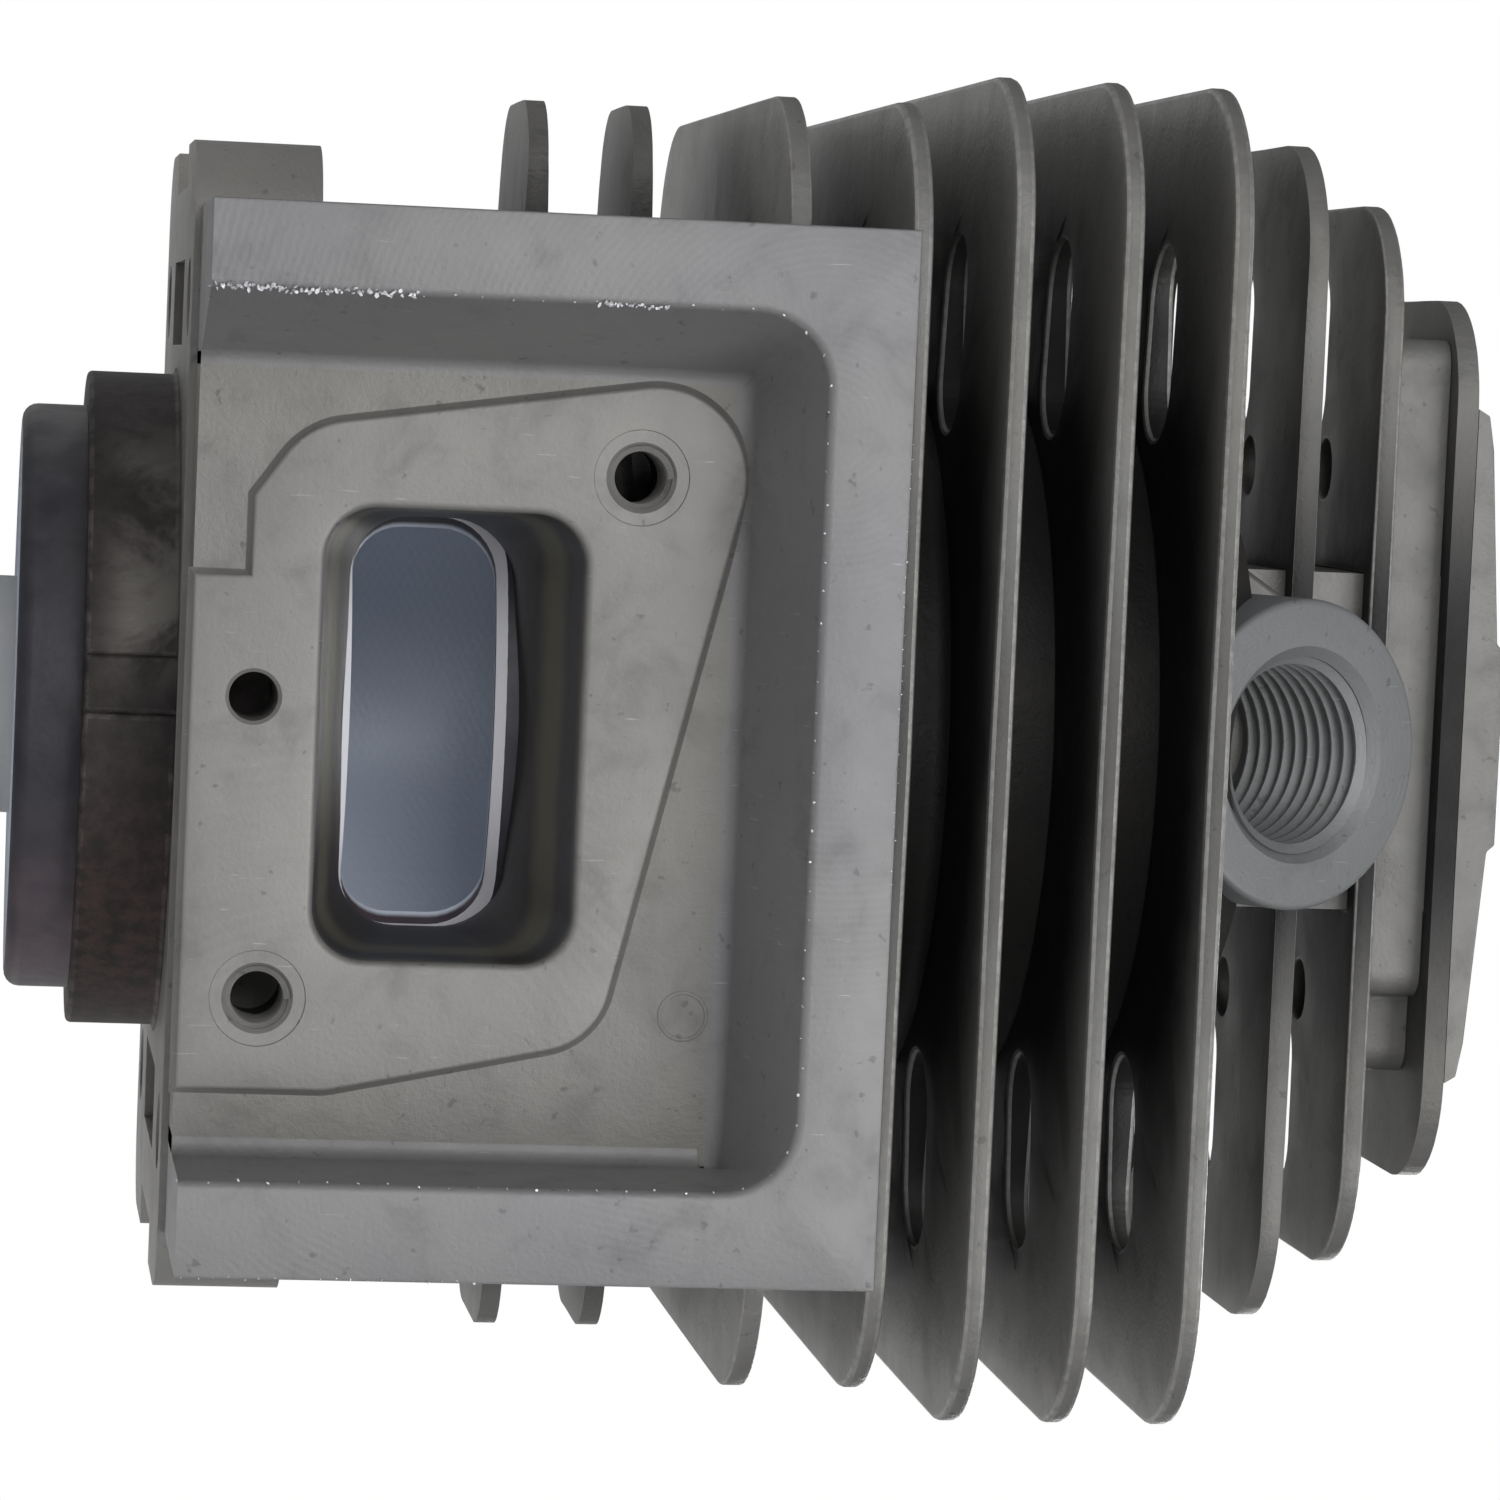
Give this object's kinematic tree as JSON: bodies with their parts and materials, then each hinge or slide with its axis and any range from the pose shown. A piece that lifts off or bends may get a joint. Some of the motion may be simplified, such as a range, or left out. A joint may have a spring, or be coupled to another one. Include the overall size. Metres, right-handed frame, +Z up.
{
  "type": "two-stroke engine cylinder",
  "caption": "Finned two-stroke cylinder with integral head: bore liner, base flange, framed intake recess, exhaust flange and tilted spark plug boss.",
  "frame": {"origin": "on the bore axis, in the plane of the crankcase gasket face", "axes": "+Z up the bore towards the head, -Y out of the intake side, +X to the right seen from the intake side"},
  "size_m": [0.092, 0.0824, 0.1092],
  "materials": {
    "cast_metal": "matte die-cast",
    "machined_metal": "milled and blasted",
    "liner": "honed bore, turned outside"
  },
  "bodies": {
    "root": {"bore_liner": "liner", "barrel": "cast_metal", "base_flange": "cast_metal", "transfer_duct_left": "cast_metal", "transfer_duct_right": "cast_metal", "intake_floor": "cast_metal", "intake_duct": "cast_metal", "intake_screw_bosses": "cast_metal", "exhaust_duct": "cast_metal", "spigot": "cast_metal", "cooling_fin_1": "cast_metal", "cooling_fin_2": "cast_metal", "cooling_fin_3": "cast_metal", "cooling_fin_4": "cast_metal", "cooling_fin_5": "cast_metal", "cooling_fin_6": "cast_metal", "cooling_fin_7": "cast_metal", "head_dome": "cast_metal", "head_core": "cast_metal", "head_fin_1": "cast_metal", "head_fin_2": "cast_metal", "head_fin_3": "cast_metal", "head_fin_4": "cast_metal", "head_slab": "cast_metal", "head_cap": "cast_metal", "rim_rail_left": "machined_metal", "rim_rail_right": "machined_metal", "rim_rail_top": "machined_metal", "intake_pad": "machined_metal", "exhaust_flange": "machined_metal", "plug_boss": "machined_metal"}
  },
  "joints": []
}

···

WRITTEN PROBLEM: Copy out each line of the listing that holds "materials".

ANSWER:
Give this object's kinematic tree as JSON: bodies with their parts and materials, then each hinge or slide with its axis and any range from the pose shown. A piece that lifts off or bends may get a joint. Some of the motion may be simplified, such as a range, or left out. A joint may have a spring, or be coupled to another one. Include the overall size. Metres, right-handed frame, +Z up.
  "materials": {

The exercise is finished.